I was even more impressed. Southend! Tea shops! Very specific. But to what end? I mean, couldn’t the spirit have given more useful information than mere nostalgia?

Then the medium turned her attention to three people in front of me. ‘There’s a gentleman’, she said to the middle lady. ‘He was rather awkward in this life. He alienated a lot of people. This created separations in the family. It affected you too. He wants to make amends now. And he wants you to help. Good luck with that!’ The woman in front of me didn’t seem entirely sure but she went along with it.

I was really worried she would come to me next. I hoped she didn’t communicate with my recently-deceased grandfather — we weren’t that close, he was rather formal, and frankly I’m not sure a Spiritualist seance would really be his style. And what must he think of the life I lead!

Anyway, the medium did approach me, despite me averting my eyes. ‘Can I come to you sir?’

‘Er…OK.’

‘Am I right in thinking you’re wondering whether to change career, if something doesn’t work out?’

‘Er….’

‘Well, tell me yes or no,’ she said rather impatiently.

‘No.’

‘But you’re thinking a lot about your work. You’re very absorbed in what you do. It’s all-consuming.’

‘Well…yes, I suppose so.’ I do indeed wake up dreaming about the book I’m writing most days, and think about it a lot (that’s normal for most writers). But I’m also quite a slacker…

‘I’m hearing someone, it’s your father’s mother.’ This was an Irish lady called Deidre, who died in 1999, to whom I was close. ‘She says that you’re unbalanced at the moment. You’re too focused on work and she thinks you don’t have enough fun. She’s ticking you off, in a nice way. Do you go home much?’ ‘To my parents? Yes, a fair amount.’ This may have been a clever way of discovering if I had a family of my own. ‘You think a lot, you ponder a lot’. Well, I’m a philosopher. ‘And you need to balance your life more. You’re so serious now, and when you were a child you used to make everyone laugh so much!’ Now, I suppose everyone was more fun when they were a kid, but this got me. I sort of zoned out, so it seemed like the medium was standing miles away. It was true: I was the family clown when I was a child, and I have changed massively since I went through a period of mental illness in my early 20s, becoming much more thoughtful and serious. I feel proud of having come through that, and that I’m now doing work that helps other people. But here, supposedly, was my dead grandmother telling me to lighten up and have more fun!

‘Do you go to festivals?’ asked the medium.

‘Well, not usually, but I’ve been to a couple this summer’ (Latitude and Wilderness).

‘That’s more like it. She’s going to help you have more fun. Thank you for working with me.’

And so the demonstration ended, and I headed out into Victoria, where I saw a big advert above the entrance to the Tube, saying ‘Go To Festivals!’ The spirit-world was telling me to lighten up. It was a lot to ponder. Why would the spirit of my grandmother still be in heaven, if there was reincarnation? Do our personalities just kick around for eternity, watching the lives of living relatives like rather dull soap operas? It felt a bit creepy, the idea of our ancestors watching us ‘always and forever’ — no wonder cultures that practice ancestor worship are more traditional.

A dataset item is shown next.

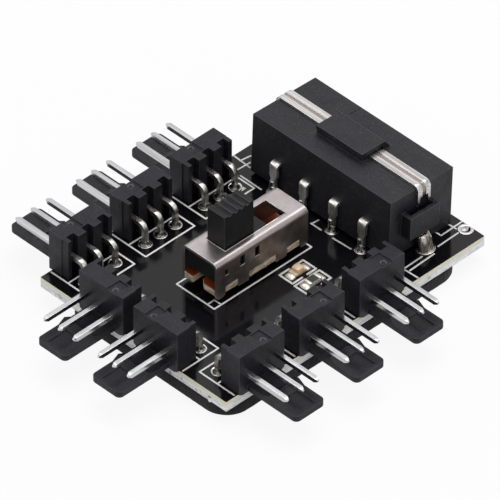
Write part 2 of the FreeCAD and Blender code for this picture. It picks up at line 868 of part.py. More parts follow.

One could go a little nuts if one became too obsessed with the spirit-world. And such seances or demonstrations don’t seem to me the basis of a good religion — this wasn’t a service, it wasn’t worshipping God, it wasn’t really encouraging virtuous behaviour, it was mainly satisfying our curiosity, our loneliness, our hunger for the sensational, and the advice given was on the whole quite bland (‘you’re doing great! she loves you!’) In my case, though, the advice was pretty good — I probably do need more of a life outside work. But the information that the medium produced could have come from the audiences’ own minds rather than spirits, which would explain why it was more reminiscence than active advice. In other words (and this was the conclusion Victorian psychical investigator Frederic Myers came to), many instances of supposed spirit-mediumship could actually be instances of telepathy, for which there is some good scientific evidence. The medium struck me as an extremely sensitive and intuitive person.

Anyway, make up your own minds. However, a word of warning — the world of psychics is full of charlatans looking to prey on the gullible and the unhappy. Even well-intentioned psychics probably get things wrong a lot of the time. Keep your scepticism intact!